((

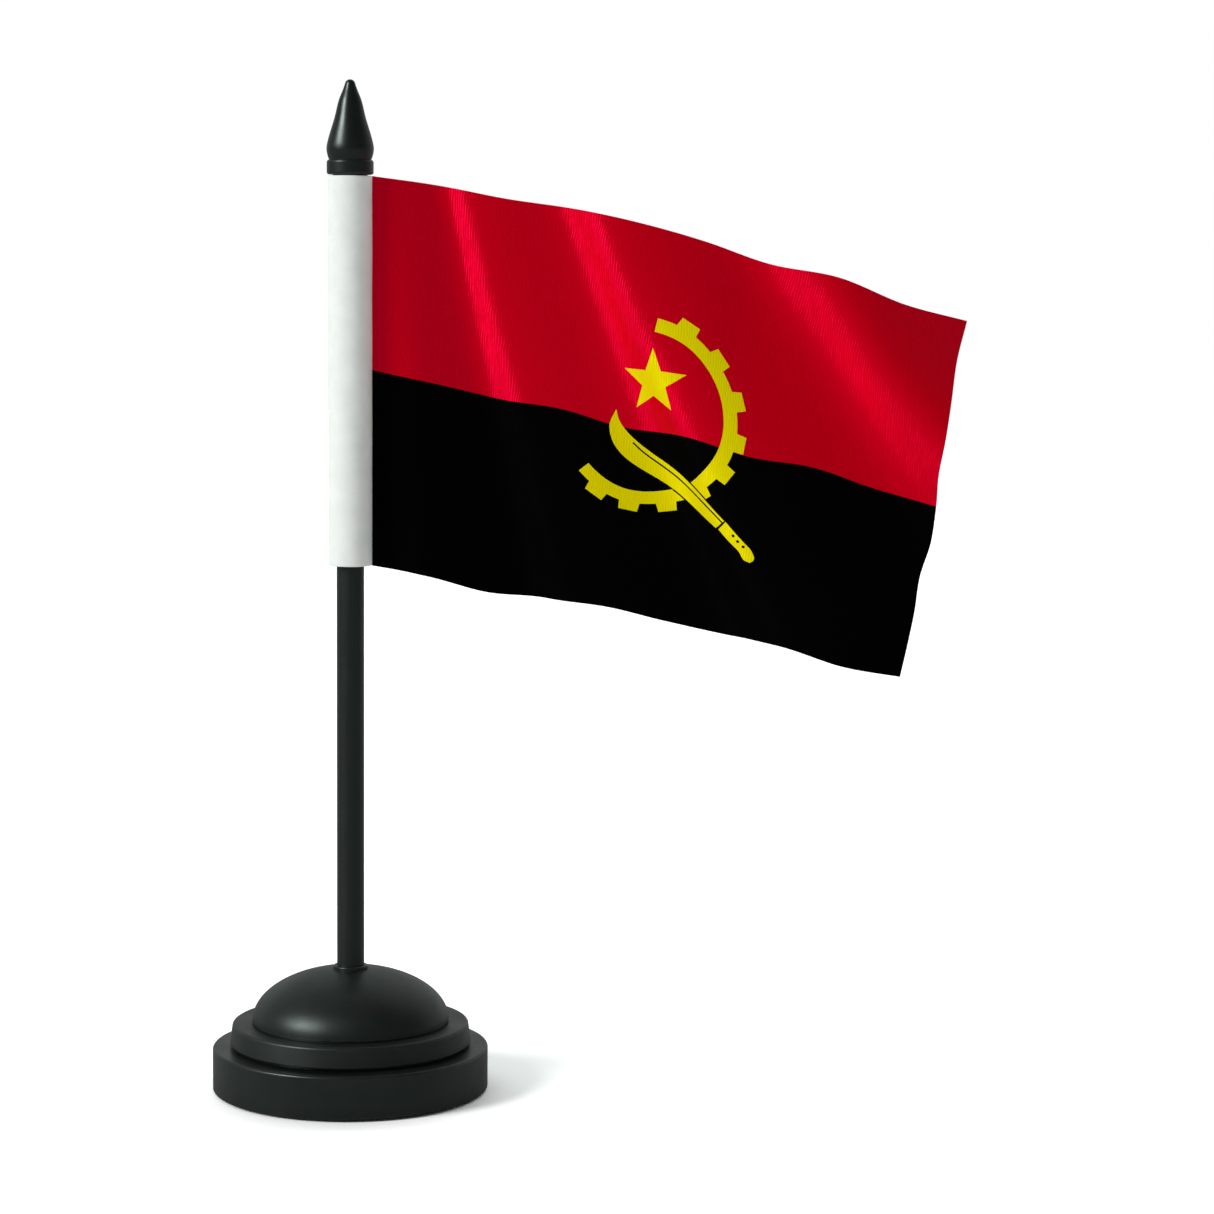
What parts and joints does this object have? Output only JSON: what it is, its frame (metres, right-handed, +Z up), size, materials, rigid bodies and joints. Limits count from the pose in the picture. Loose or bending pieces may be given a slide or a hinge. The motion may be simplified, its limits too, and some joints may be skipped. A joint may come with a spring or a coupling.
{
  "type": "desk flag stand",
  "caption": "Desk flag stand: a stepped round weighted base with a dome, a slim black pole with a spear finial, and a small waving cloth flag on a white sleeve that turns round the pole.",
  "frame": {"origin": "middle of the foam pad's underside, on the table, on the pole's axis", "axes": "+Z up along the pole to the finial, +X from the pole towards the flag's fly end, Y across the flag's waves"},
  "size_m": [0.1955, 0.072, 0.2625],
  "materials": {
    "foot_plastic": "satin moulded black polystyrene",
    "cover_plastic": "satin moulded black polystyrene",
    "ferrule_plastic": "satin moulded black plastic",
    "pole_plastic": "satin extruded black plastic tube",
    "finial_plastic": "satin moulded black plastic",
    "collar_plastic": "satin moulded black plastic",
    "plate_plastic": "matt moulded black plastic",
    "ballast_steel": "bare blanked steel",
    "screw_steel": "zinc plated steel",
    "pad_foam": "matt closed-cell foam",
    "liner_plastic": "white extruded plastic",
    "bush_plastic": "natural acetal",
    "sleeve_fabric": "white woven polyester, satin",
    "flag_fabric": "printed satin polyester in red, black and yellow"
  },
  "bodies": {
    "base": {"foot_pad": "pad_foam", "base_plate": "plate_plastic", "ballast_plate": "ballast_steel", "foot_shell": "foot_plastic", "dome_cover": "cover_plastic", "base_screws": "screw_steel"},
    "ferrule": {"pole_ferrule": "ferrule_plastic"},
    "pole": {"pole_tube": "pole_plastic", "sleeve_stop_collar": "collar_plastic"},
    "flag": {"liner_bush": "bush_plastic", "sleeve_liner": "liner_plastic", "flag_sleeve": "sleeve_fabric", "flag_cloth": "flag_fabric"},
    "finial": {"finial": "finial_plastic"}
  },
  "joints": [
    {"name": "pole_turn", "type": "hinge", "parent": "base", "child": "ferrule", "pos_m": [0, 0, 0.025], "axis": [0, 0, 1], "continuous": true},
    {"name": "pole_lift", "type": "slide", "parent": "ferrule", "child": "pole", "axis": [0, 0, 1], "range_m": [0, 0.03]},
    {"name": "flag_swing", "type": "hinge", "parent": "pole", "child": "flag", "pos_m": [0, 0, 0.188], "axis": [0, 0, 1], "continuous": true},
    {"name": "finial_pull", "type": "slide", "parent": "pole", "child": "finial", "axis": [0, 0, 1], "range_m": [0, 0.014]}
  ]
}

))

Directive
Repeat the material word for word, in full.

Task answer
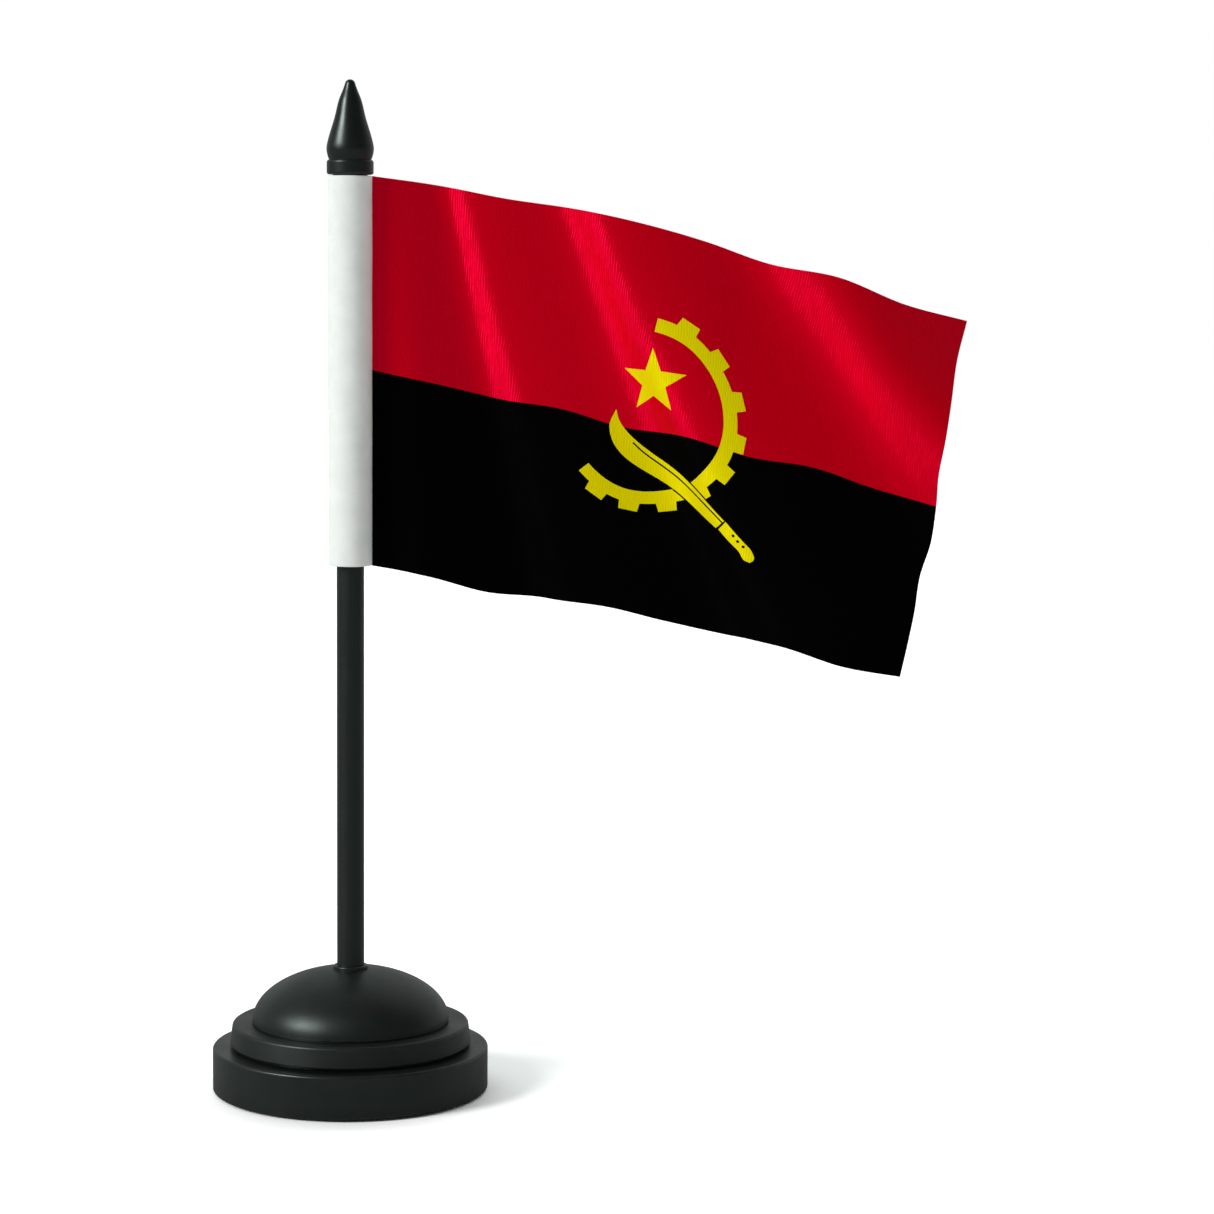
What parts and joints does this object have? Output only JSON: what it is, its frame (metres, right-handed, +Z up), size, materials, rigid bodies and joints. Limits count from the pose in the picture. Loose or bending pieces may be given a slide or a hinge. The motion may be simplified, its limits too, and some joints may be skipped. A joint may come with a spring or a coupling.
{
  "type": "desk flag stand",
  "caption": "Desk flag stand: a stepped round weighted base with a dome, a slim black pole with a spear finial, and a small waving cloth flag on a white sleeve that turns round the pole.",
  "frame": {"origin": "middle of the foam pad's underside, on the table, on the pole's axis", "axes": "+Z up along the pole to the finial, +X from the pole towards the flag's fly end, Y across the flag's waves"},
  "size_m": [0.1955, 0.072, 0.2625],
  "materials": {
    "foot_plastic": "satin moulded black polystyrene",
    "cover_plastic": "satin moulded black polystyrene",
    "ferrule_plastic": "satin moulded black plastic",
    "pole_plastic": "satin extruded black plastic tube",
    "finial_plastic": "satin moulded black plastic",
    "collar_plastic": "satin moulded black plastic",
    "plate_plastic": "matt moulded black plastic",
    "ballast_steel": "bare blanked steel",
    "screw_steel": "zinc plated steel",
    "pad_foam": "matt closed-cell foam",
    "liner_plastic": "white extruded plastic",
    "bush_plastic": "natural acetal",
    "sleeve_fabric": "white woven polyester, satin",
    "flag_fabric": "printed satin polyester in red, black and yellow"
  },
  "bodies": {
    "base": {"foot_pad": "pad_foam", "base_plate": "plate_plastic", "ballast_plate": "ballast_steel", "foot_shell": "foot_plastic", "dome_cover": "cover_plastic", "base_screws": "screw_steel"},
    "ferrule": {"pole_ferrule": "ferrule_plastic"},
    "pole": {"pole_tube": "pole_plastic", "sleeve_stop_collar": "collar_plastic"},
    "flag": {"liner_bush": "bush_plastic", "sleeve_liner": "liner_plastic", "flag_sleeve": "sleeve_fabric", "flag_cloth": "flag_fabric"},
    "finial": {"finial": "finial_plastic"}
  },
  "joints": [
    {"name": "pole_turn", "type": "hinge", "parent": "base", "child": "ferrule", "pos_m": [0, 0, 0.025], "axis": [0, 0, 1], "continuous": true},
    {"name": "pole_lift", "type": "slide", "parent": "ferrule", "child": "pole", "axis": [0, 0, 1], "range_m": [0, 0.03]},
    {"name": "flag_swing", "type": "hinge", "parent": "pole", "child": "flag", "pos_m": [0, 0, 0.188], "axis": [0, 0, 1], "continuous": true},
    {"name": "finial_pull", "type": "slide", "parent": "pole", "child": "finial", "axis": [0, 0, 1], "range_m": [0, 0.014]}
  ]
}